Not taxable: Transferring crypto between your own wallets, buying and holding (no sell event).

The No-Loss-Setoff Rule — The Harshest Clause

Unlike equity markets where short-term losses can be set off against short-term gains, crypto losses cannot be set off against any other income — not against salary, business income, equity gains, or even losses from other cryptocurrencies.

Illustration: You made ₹5 lakh profit on Bitcoin and ₹8 lakh loss on some altcoin in the same year. You still pay 30% tax on the ₹5 lakh Bitcoin profit. The ₹8 lakh altcoin loss is gone — it cannot be used to reduce your tax.

This rule makes risk management extremely important for Indian crypto traders.

How to Calculate Your Crypto Tax: Step-by-Step

  1. Export transaction history from all exchanges (CoinDCX, WazirX, Binance, etc.) as CSV
  2. Identify cost basis for each sell — use FIFO (First In, First Out) method, which CBDT recommends
  3. Calculate profit/loss per transaction: Sale Price − Purchase Price − Transfer fees
  4. Sum all profits (losses cannot be deducted)
  5. Apply 30% tax to total profit figure
  6. Check TDS credit from Form 26AS — subtract from tax payable
  7. Pay advance tax if liability exceeds ₹10,000 (due quarterly)

Which ITR Form to Use for Crypto?

Report crypto income in ITR-2 (if no business income) or ITR-3 (if you have business income). Crypto gains go under Schedule VDA which was added to ITR forms from AY 2023-24 onwards. Do not use ITR-1 (Sahaj) if you have crypto transactions.
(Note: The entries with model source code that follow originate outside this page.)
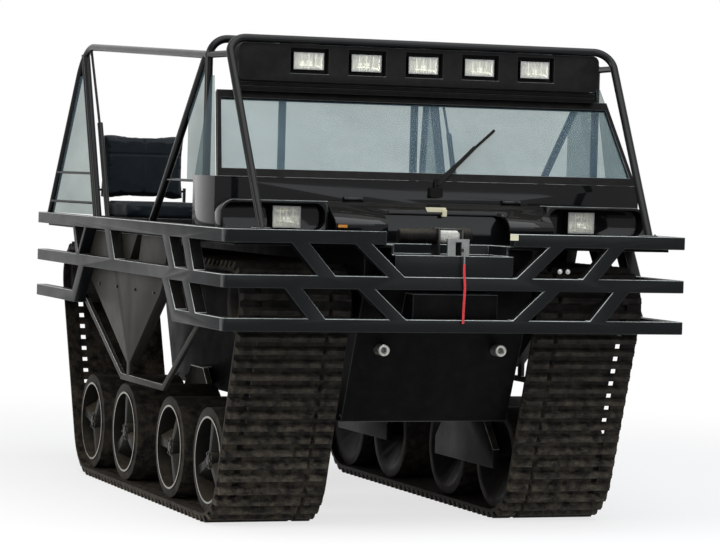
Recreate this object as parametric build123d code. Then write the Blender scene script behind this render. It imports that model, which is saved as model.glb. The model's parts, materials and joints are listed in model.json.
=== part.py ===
from build123d import *
import math
import os

os.makedirs("parts", exist_ok=True)

# Millimetres, +Z up, ground at zero. The front faces -Y and +X is the vehicle's left.
# Places along the vehicle are given as stations, counted back from the front guard.

# Guard frame of square rails
frame_length = 3480.0
frame_width = 2280.0
rail = 60.0
rail_corner = 14.0
mid_rail_drop = 205.0
low_rail_drop = 401.0
strut_width = 85.0
side_strut_width = 104.0
slim_strut_width = 36.0
tray_gap_right = 368.0
tray_gap_left = 262.0

# Track loops
track_margin = 75.0
track_width = 540.0
belt_thickness = 16.0
lug_height = 29.0
lug_foot = 36.0
lug_tip = 24.0
lug_pitch = 64.0
belt_play = 0.3

# Wheels inside the loops
road_radius = 250.0
first_wheel_station = 720.0
last_wheel_margin = 630.0
end_radius = 145.0
end_wheel_rise = 765.0
idler_station = 345.0
sprocket_margin = 215.0
wheel_inset = 35.0
tyre_wall = 42.0
rim_wall = 10.0
rim_step = 6.0
dish_depth = 150.0
inner_dish_depth = 90.0
dish_plate = 20.0
hub_radius = 48.0
spoke_width = 52.0
spoke_height = 70.0
axle_radius = 25.0
bore_play = 0.3

# Hull and decks
hull_margin = 45.0
hull_wall = 12.0
belly_rise = 205.0
nose_station = 150.0
nose_knee_drop = 202.0
nose_run = 270.0
tail_margin = 100.0
deck_clearance = 82.0
deck_thickness = 14.0
well_start = 520.0
well_end = 1150.0
engine_width = 520.0
engine_length = 750.0
engine_height = 618.0
engine_margin = 580.0

# Cage
tube_radius = 19.0
joint_play = 0.3
cage_height = 939.0
hoop_bend = 90.0
pillar_foot_x = 960.0
pillar_foot_station = 30.0
pillar_top_x = 978.0
pillar_top_station = 560.0
main_x = 1000.0
main_station = 773.0
side_bar_drop = 78.0
side_bar_rise = 105.0
rear_bend = 230.0
rear_corner_margin = 420.0
brace_foot_inset = 45.0
brace_foot_margin = 80.0
post_foot_margin = 791.0
post_spacing = 34.0

# Body in front of the riders
cowl_inset = 8.0
cowl_station = 400.0
cowl_wall = 15.0
cowl_height = 294.0
screen_run = 240.0
screen_rise = 404.0
screen_half_low = 1060.0
screen_half_high = 1000.0
screen_side_border = 22.0
screen_border = 44.0
screen_depth = 24.0
glass_thickness = 6.0
hood_half = 545.0
hood_skin = 12.0
hood_height = 190.0
lid_gap = 5.0
bay_right = 290.0
bay_left = 320.0
bay_back = 292.0
bay_corner = 40.0

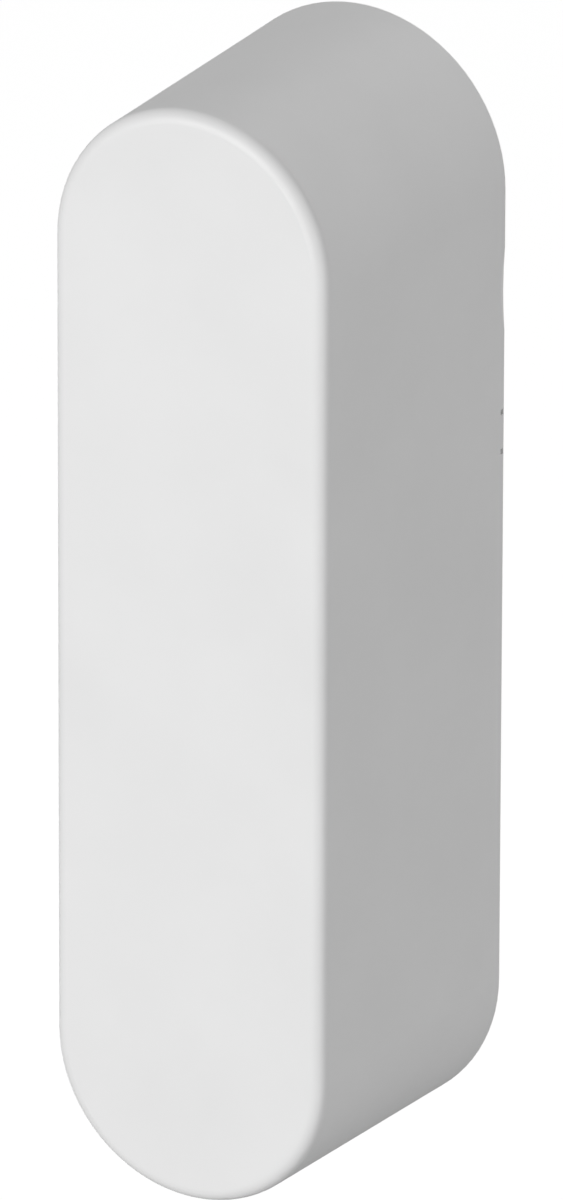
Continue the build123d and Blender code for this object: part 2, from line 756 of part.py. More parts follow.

Best Tools for Crypto Tax Filing in India

  • Koinly: Supports all major Indian exchanges, auto-imports transactions, generates ITR-ready reports
  • ClearTax: India's leading tax platform, has a dedicated crypto module for AY 2026-27
  • Taxnodes: Built specifically for Indian crypto traders, handles DeFi and NFT transactions
  • QuickO: Simple UI, good for traders with straightforward buy/sell history

Penalties for Non-Compliance

The IT Department has access to exchange KYC data and can cross-reference TDS certificates with ITR filings. Consequences of non-filing include:

  • Penalty under Section 270A: 50–200% of tax amount for under-reporting
  • Interest at 1% per month under Section 234B/234C for delayed advance tax
  • Prosecution for deliberate tax evasion (rare for small cases but possible)

FAQs on Crypto Tax India 2026

Q: Can I claim deductions on crypto income?
No. Section 115BBH explicitly disallows deductions under Sections 30–37. Only the cost of acquisition is deductible.

Q: Is crypto gifting taxable?
Gifts exceeding ₹50,000 in value are taxable as "income from other sources" in the recipient's hands. The giver has no capital gains tax unless they sold.

Q: Are foreign exchange transactions reported?
Under FEMA and IT Act, you must report foreign crypto holdings in Schedule FA if total value exceeds ₹5 lakh. Failure to report is a serious offence.

Key Takeaway

India's 30% crypto tax is one of the highest in the world, but the rules are clear. File accurately, use proper tools, and pay advance tax quarterly to avoid interest penalties. The IT Department is getting better at data matching — voluntary compliance is the only safe approach.